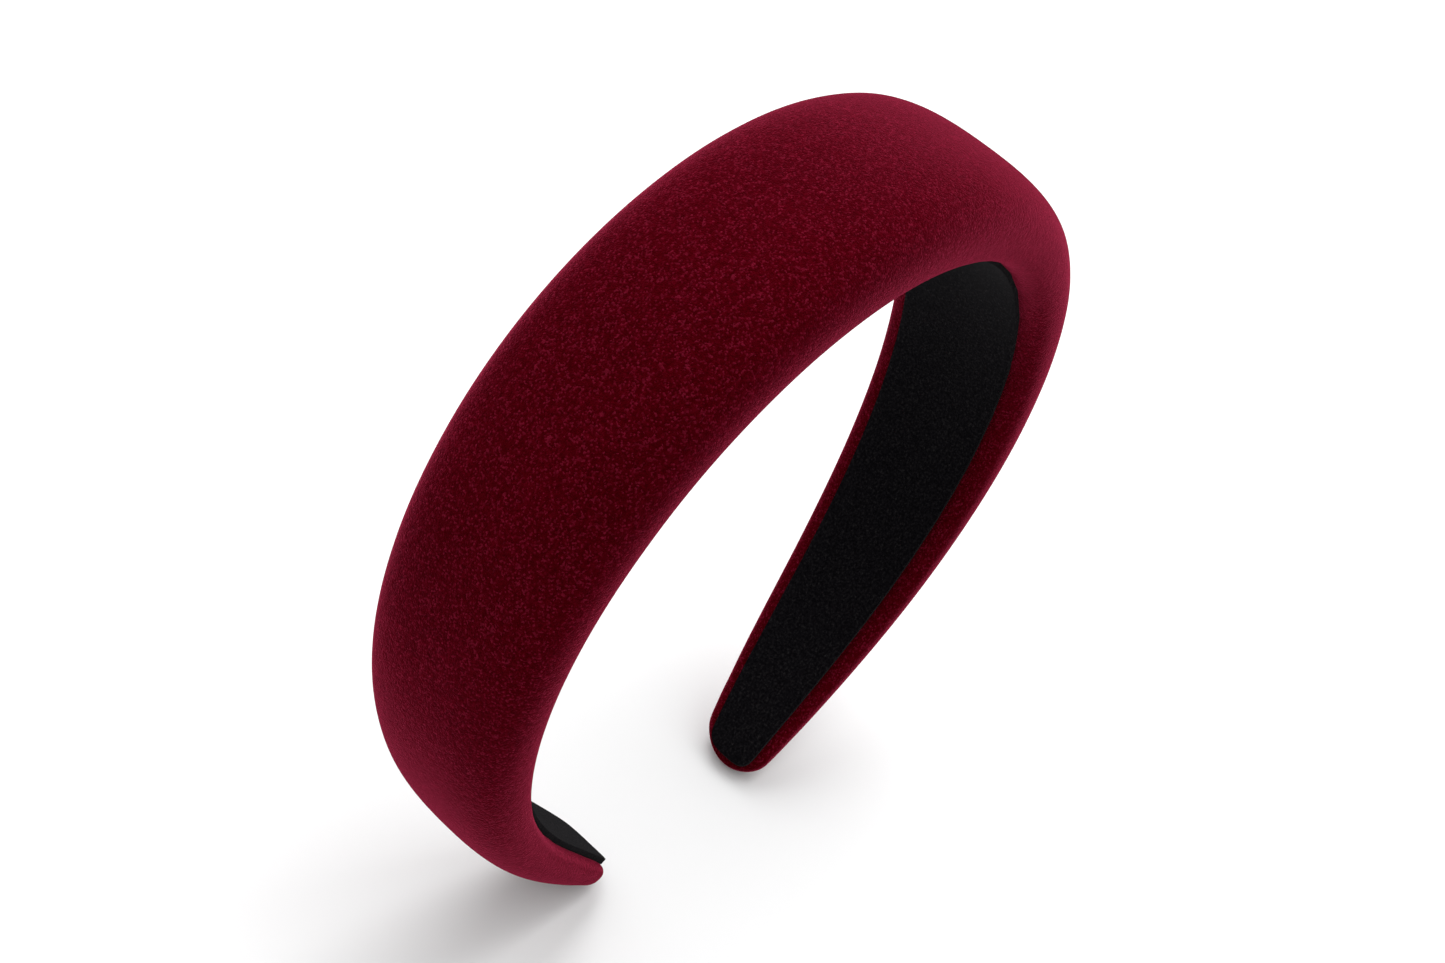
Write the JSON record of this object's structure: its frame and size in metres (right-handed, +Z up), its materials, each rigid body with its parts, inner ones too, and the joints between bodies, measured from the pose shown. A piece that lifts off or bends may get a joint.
━━━━━━━━━━
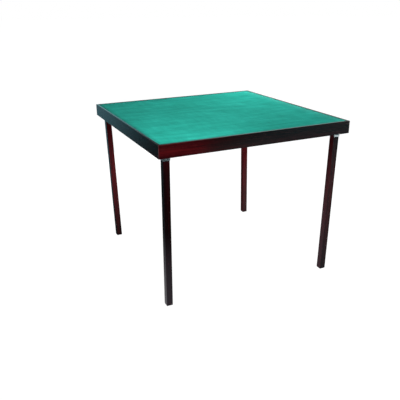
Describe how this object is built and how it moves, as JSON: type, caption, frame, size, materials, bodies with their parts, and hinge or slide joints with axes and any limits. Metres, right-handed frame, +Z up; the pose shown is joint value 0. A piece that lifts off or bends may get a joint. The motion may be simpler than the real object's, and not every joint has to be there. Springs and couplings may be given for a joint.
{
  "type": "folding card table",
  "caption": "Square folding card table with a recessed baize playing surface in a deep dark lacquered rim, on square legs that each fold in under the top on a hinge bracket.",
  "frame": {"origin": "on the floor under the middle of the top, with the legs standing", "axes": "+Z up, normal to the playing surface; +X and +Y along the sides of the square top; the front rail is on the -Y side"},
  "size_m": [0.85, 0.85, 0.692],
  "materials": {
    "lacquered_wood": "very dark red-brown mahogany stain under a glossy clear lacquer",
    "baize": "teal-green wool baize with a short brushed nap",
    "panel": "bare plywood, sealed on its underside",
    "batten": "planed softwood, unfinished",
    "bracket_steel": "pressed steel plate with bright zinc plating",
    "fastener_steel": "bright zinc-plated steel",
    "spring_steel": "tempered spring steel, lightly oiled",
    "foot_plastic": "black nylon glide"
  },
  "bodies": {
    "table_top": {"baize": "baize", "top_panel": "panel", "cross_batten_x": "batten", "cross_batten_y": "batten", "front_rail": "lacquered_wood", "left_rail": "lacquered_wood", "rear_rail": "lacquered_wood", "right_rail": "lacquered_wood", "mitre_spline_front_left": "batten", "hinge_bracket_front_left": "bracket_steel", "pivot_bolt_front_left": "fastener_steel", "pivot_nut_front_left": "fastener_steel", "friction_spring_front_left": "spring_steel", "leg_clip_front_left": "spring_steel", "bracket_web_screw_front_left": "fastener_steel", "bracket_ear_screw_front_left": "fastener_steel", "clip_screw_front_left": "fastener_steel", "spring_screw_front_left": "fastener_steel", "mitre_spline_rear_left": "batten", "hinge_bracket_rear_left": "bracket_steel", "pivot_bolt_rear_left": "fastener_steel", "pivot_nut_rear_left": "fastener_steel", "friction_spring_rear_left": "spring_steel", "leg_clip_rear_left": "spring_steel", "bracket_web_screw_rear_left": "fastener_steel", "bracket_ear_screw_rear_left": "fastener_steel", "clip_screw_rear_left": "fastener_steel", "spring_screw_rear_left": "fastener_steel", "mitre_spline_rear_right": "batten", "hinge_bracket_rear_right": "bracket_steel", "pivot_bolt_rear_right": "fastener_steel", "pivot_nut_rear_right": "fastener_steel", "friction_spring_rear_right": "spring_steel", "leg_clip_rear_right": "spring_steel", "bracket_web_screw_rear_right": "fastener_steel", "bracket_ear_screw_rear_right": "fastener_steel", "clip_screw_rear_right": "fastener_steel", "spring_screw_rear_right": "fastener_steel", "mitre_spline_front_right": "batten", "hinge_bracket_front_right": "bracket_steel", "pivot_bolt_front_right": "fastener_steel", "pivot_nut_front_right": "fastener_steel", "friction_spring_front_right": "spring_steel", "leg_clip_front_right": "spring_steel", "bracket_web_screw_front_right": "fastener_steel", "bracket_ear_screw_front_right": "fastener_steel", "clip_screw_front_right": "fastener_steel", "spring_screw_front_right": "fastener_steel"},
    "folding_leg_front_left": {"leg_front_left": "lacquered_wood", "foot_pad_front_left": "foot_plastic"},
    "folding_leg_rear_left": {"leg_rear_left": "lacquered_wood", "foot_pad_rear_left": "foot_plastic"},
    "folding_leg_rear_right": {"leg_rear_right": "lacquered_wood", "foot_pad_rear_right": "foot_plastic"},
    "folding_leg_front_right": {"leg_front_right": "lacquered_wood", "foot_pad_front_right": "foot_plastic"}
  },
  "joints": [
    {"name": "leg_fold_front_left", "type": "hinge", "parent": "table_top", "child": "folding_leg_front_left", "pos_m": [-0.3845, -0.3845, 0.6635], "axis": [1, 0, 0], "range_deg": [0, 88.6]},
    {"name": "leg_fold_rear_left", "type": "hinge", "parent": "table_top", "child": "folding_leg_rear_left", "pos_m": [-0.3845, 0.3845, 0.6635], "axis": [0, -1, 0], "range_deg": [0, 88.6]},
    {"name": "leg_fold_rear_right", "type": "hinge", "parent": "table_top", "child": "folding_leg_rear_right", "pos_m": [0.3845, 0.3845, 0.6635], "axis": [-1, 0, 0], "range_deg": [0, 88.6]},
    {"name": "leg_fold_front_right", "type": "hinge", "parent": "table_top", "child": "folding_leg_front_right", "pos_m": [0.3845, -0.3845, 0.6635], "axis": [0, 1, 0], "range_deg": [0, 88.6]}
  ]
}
━━━━━━━━━━
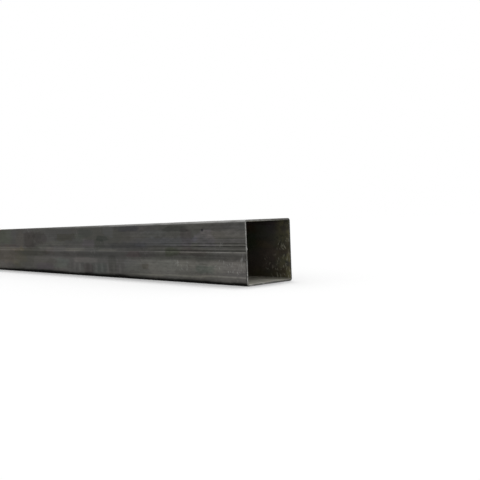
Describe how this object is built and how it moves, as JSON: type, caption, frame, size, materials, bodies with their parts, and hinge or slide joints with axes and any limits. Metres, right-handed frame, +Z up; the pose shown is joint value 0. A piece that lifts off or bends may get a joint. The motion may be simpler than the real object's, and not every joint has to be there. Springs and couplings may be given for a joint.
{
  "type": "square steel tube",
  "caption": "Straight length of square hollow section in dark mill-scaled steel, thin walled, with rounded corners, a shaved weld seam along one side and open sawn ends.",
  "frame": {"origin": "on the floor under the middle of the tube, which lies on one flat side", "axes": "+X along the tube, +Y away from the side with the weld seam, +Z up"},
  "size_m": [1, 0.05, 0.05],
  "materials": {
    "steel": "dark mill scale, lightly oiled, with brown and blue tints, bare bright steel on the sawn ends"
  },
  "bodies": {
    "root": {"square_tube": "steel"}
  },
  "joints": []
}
━━━━━━━━━━
EXERCISE DETAILS » Find every line of the data that holds the string "each", then say how many there are and nothing else.

THE ANSWER » 2